Modeling commission actuary Martin Simons testified before Massachusetts regulators that the new RMS model presumed insurers will pay more to house storm victims in hotels — but applied that charge to all policies, even vacation homes whose owners do not collect temporary living expenses.

RMS in 2007 told the Florida model review commission it based its estimates for demand surge on data from hundreds of thousands of claims against its insurance company clients.

Though the company said that at the time there was no published literature to support its methods, RMS vice president Claire Souch last week noted recent studies from a French economist.

“You can be quite data-driven on this,” she said. “It’s human behavior, but it manifests itself through numbers.”

While the new charges are an attempt to make models better mirror the real world, they are “too blunt,” and should not be applied to all policies as a matter of course, said modeling expert Karen Clark.

Others worry that adding charges not based on independent research only makes models easier to manipulate.

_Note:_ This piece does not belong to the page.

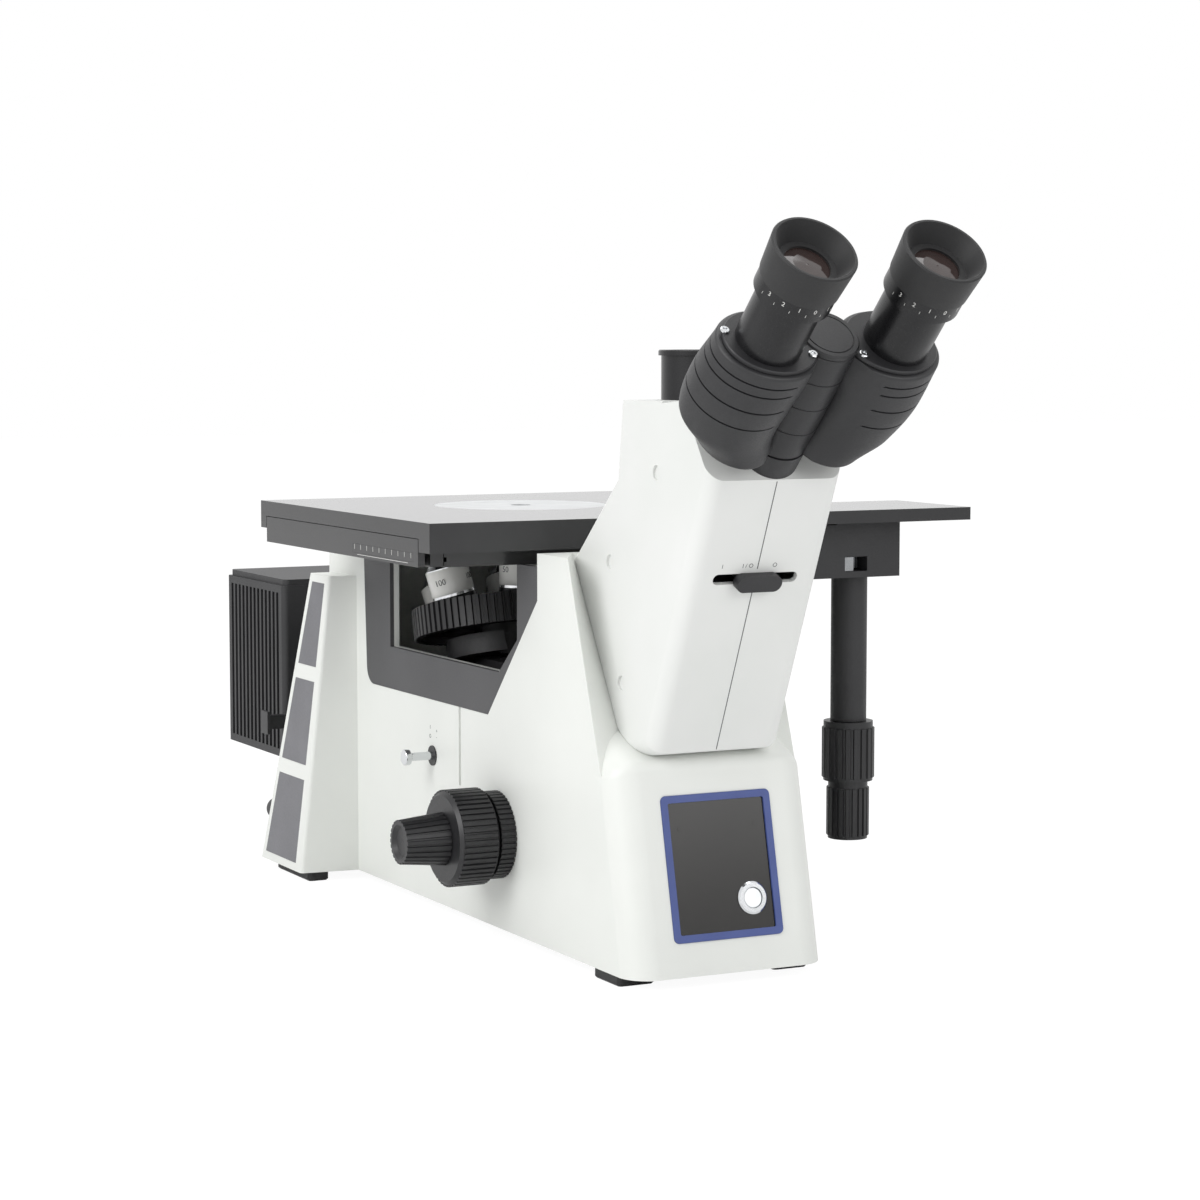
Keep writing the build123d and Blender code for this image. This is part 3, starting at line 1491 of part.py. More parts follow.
def lamphouse_shell():
    """Finned lamp house, open at the top, with a round hole in its front wall."""
    half = lamphouse_half_width
    shell = block(-half, half, lamphouse_front_y, lamphouse_rear_y, lamphouse_low_z, lamphouse_top_z - lid_thickness)
    shell = fillet(shell.edges().filter_by(Axis.Z), 4)
    wall = lamphouse_wall
    shell -= block(-half + wall, half - wall, lamphouse_front_y + wall, lamphouse_rear_y - wall,
                   lamphouse_low_z + wall, lamphouse_top_z)
    shell -= rod(frame_along((0, lamphouse_front_y, lamp_axis_z), (0, 1, 0)), neck_bore_radius, -5, wall + 5)
    depth = lamphouse_rear_y - lamphouse_front_y
    pitch = (depth - 14) / fin_count
    slot_low = lamphouse_low_z + 5
    slot_high = lamphouse_top_z - lid_thickness - 5
    for index in range(fin_count):
        y = lamphouse_front_y + 7 + pitch * (index + 0.5)
        slot = block(-half - 1, -half + fin_slot_depth, y - fin_slot_width / 2, y + fin_slot_width / 2,
                     slot_low, slot_high)
        shell -= slot
        shell -= mirror(slot, about=Plane.YZ)
    return shell


def lamphouse_lid():
    """Black lid of the lamp house."""
    half = lamphouse_half_width - lid_inset
    lid = block(-half, half, lamphouse_front_y + lid_inset, lamphouse_rear_y - lid_inset,
                lamphouse_top_z - lid_thickness, lamphouse_top_z)
    return fillet(lid.edges().filter_by(Axis.Z), 4)


def halogen_lamp():
    """Lamp capsule on its socket, which stands on the lamp house floor."""
    y = (lamphouse_front_y + lamphouse_rear_y) / 2
    floor = lamphouse_low_z + lamphouse_wall
    socket = block(-14, 14, y - 12, y + 12, floor, lamp_axis_z - bulb_length / 2)
    bulb = turned(Plane((0, y, lamp_axis_z - bulb_length / 2)), [
        (0, 0), (bulb_radius, 0), (bulb_radius, bulb_length * 0.8), (bulb_radius * 0.5, bulb_length),
        (0, bulb_length)])
    return Compound(children=[*socket.solids(), *bulb.solids()])


def collector_lens():
    """Collector lens in the lamp house's end of the neck."""
    axis = frame_along((0, lamphouse_front_y, lamp_axis_z), (0, 1, 0))
    return turned(axis, [
        (0, -6), (neck_bore_radius, -6), (neck_bore_radius, -1), (collector_radius * 0.6, 4), (0, 6)])


def fuse_holder():
    """Round cap of the fuse holder on the left wing."""
    slope_y = wing_foot_rear_y - (wing_foot_rear_y - wing_top_rear_y) * (fuse_z - foot_height) / (
        wing_top_z - foot_height)
    plane = frame_along((-fuse_x, slope_y, fuse_z), (0, 1, 0))
    cap = rod(plane, fuse_radius - 1.5, -wing_wall, 2) + rod(plane, fuse_radius, 1.8, fuse_length)
    return fillet(cap.edges().sort_by(Axis.Y)[-1:], 1)


def mains_inlet():
    """Three-pin appliance inlet in the rear wall."""
    half_w, half_h = inlet_width / 2, inlet_height / 2
    face_y = rear_wall_y + 2
    body = block(-half_w + seat_play, half_w - seat_play, rear_wall_y - inlet_depth, face_y,
                 inlet_z - half_h + seat_play, inlet_z + half_h - seat_play)
    body += block(-half_w - inlet_flange, half_w + inlet_flange, rear_wall_y, face_y,
                  inlet_z - half_h - inlet_flange, inlet_z + half_h + inlet_flange)
    mouth_w, mouth_h = inlet_mouth_width / 2, inlet_mouth_height / 2
    mouth_plane = Plane(origin=(0, face_y, inlet_z), x_dir=(-1, 0, 0), z_dir=(0, 1, 0))
    mouth = polygon([
        (-mouth_w, -mouth_h), (mouth_w, -mouth_h), (mouth_w, mouth_h - 4),
        (mouth_w - 4, mouth_h), (-mouth_w + 4, mouth_h), (-mouth_w, mouth_h - 4),
    ], mouth_plane)
    body -= extrude(mouth, amount=inlet_mouth_depth, dir=(0, -1, 0))
    pins = []
    floor = face_y - inlet_mouth_depth
    for x, z in ((-pin_spacing, -2), (pin_spacing, -2), (0, 2)):
        pins += block(x - pin_width / 2, x + pin_width / 2, floor, floor + pin_length,
                      inlet_z + z - pin_height / 2, inlet_z + z + pin_height / 2).solids()
    return Compound(children=[*body.solids(), *pins])


front_casting, rear_casting = castings()
left_shell, right_shell = head_shells()

put("front_casting", front_casting)
put("rear_casting", rear_casting)
put("bottom_plate", bottom_plate())
put("feet", feet())
put("fascias", fascias())
put("wing_inlays", wing_inlays())
put("panel_bezel", panel_bezel())
put("control_panel", control_panel())
put("button_ring", button_ring())
put("power_button", power_button())
put("left_head_shell", left_shell)
put("right_head_shell", right_shell)
put("port_tower", port_tower())
put("photo_port", photo_port())
put("selector_slide", selector_slide())
put("binocular_base", binocular_base())
for side, name in ((left, "left"), (right, "right")):
    put(f"{name}_prism_housing", prism_housing(side))
    put(f"{name}_eyepiece_tube", eyepiece_tube(side))
    put(f"{name}_diopter_ring", diopter_ring(side))
    put(f"{name}_eyecup", eyecup(side))
    put(f"{name}_eye_lens", eye_lens(side))
put("turret", turret())
put("turret_ring", turret_ring())
put("objectives", objectives())
put("nosepiece_carrier", nosepiece_carrier())
put("focus_guide", focus_guide())
put("shaft_bushes", shaft_bushes())
put("tension_collar", tension_collar())
put("coarse_shaft", coarse_shaft())
put("coarse_knobs", coarse_knobs())
put("fine_focus", fine_focus())
put("stage_base", stage_base())
put("stage_carriage", stage_carriage())
put("travel_scale", travel_scale())
put("stage_top", stage_top())
put("stage_insert", stage_insert())
put("drive_block", drive_block())
put("drive_sleeve", drive_sleeve())
put("y_shaft", y_shaft())
put("x_shaft", x_shaft())
put("y_knob", y_knob())
put("x_knob", stage_knob(x_knob_radius, x_knob_low_z, y_knob_low_z - loose, x_shaft_radius))
put("y_rack", y_rack())
put("x_rack", x_rack())
put("cube_slide", cube_slide())
put("relay_optics", relay_optics())
put("power_supply", power_supply())
put("illuminator_neck", illuminator_neck())
put("filter_slide", filter_slide())
put("lamphouse_shell", lamphouse_shell())
put("lamphouse_lid", lamphouse_lid())
put("halogen_lamp", halogen_lamp())
put("collector_lens", collector_lens())
put("fuse_holder", fuse_holder())
put("mains_inlet", mains_inlet())
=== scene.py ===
import math

import bmesh
import bpy
from mathutils import Matrix, Vector


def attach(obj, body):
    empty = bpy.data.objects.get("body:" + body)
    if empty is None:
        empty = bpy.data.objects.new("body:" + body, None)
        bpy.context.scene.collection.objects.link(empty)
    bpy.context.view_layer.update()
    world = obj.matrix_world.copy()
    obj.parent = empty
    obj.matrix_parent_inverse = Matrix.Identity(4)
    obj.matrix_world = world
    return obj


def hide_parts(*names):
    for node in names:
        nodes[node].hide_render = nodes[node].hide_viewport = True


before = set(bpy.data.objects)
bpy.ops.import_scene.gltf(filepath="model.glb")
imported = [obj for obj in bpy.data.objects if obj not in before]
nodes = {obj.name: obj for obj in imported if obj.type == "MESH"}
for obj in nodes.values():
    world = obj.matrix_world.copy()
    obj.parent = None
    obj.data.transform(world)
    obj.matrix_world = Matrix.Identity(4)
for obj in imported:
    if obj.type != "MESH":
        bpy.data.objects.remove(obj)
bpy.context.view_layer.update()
print("frame loaded:", len(nodes), "nodes")

# The optical axis stands here in the CAD frame, in metres.
axisPlace = Vector((-0.05335, 0.0333269, 0))


def fromAxis(x, y, z):  # millimetres from the optical axis and the bench
    return axisPlace + Vector((x, y, z)) / 1000


# Materials, each named for what the real surface is and how it was made.

def hexColor(text):  # sRGB hex to linear
    channels = []
    for start in (1, 3, 5):
        value = int(text[start:start + 2], 16) / 255
        channels.append(value / 12.92 if value <= 0.04045 else ((value + 0.055) / 1.055) ** 2.4)
    return (*channels, 1.0)


def addNode(material, kind, settings=None, links=None):
    tree = material.node_tree
    node = tree.nodes.new(kind)
    for key, value in (settings or {}).items():
        if isinstance(key, int) or key in node.inputs:
            node.inputs[key].default_value = value
        else:
            setattr(node, key, value)
    for key, source in (links or {}).items():
        tree.links.new(source, node.inputs[key])
    return node


def newMaterial(name, settings):
    material = bpy.data.materials.new(name)
    material.use_nodes = True
    shader = material.node_tree.nodes["Principled BSDF"]
    for key, value in settings.items():
        shader.inputs[key].default_value = value
    return material, shader


def setInput(material, shader, key, source):
    material.node_tree.links.new(source, shader.inputs[key])


def mixColors(material, factor, low, high):
    mix = addNode(material, "ShaderNodeMix", {"data_type": "RGBA", 6: low, 7: high}, {0: factor})
    return mix.outputs[2]


def grain(material, sizeMm, detail=2.0, stretch=(1, 1, 1)):  # noise with spots of a real size
    place = addNode(material, "ShaderNodeTexCoord")
    mapping = addNode(material, "ShaderNodeMapping", {"Scale": stretch}, {"Vector": place.outputs["Object"]})
    noise = addNode(
        material, "ShaderNodeTexNoise",
        {"Scale": 1000 / sizeMm, "Detail": detail, "Roughness": 0.5},
        {"Vector": mapping.outputs["Vector"]})
    return noise.outputs["Fac"]


noiseRange = {"From Min": 0.3, "From Max": 0.7}  # nearly all of a noise's values lie in here


def spread(material, noise, low, high):  # a noise's values, spread between two others
    node = addNode(material, "ShaderNodeMapRange", {**noiseRange, "To Min": low, "To Max": high},
                   {"Value": noise})
    return node.outputs["Result"]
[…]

“It leaves the door open for all sorts of incentives to take root,” said Pielke, the University of Colorado professor.

NO RULES IN BERMUDA

There are no rules for how Bermuda reinsurers — ultimately responsible for the bulk of private hurricane coverage and its price — use their models.

A survey by Bermuda regulators in 2008 found four of five reinsurers adjust their models in some way. Two-thirds increase the value of property as reported to them by the insurers they cover.

A similar number add in storm surge, though insurers do not generally pay flood damage. A third apply their own increases for price-gouging and inflation.

Though she said data quality is better among Florida home insurers than commercial carriers, Clark has pressed state regulators and national rating agencies for greater scrutiny of how insurers use models.

At the minimum, she said, regulators should require independent audits of data fed into models.

A rating agency, A.M. Best, agreed to ask insurers to declare what data quality checks they use.

Otherwise, Clark said, there has been no fundamental change in how rating agencies or regulators address data quality.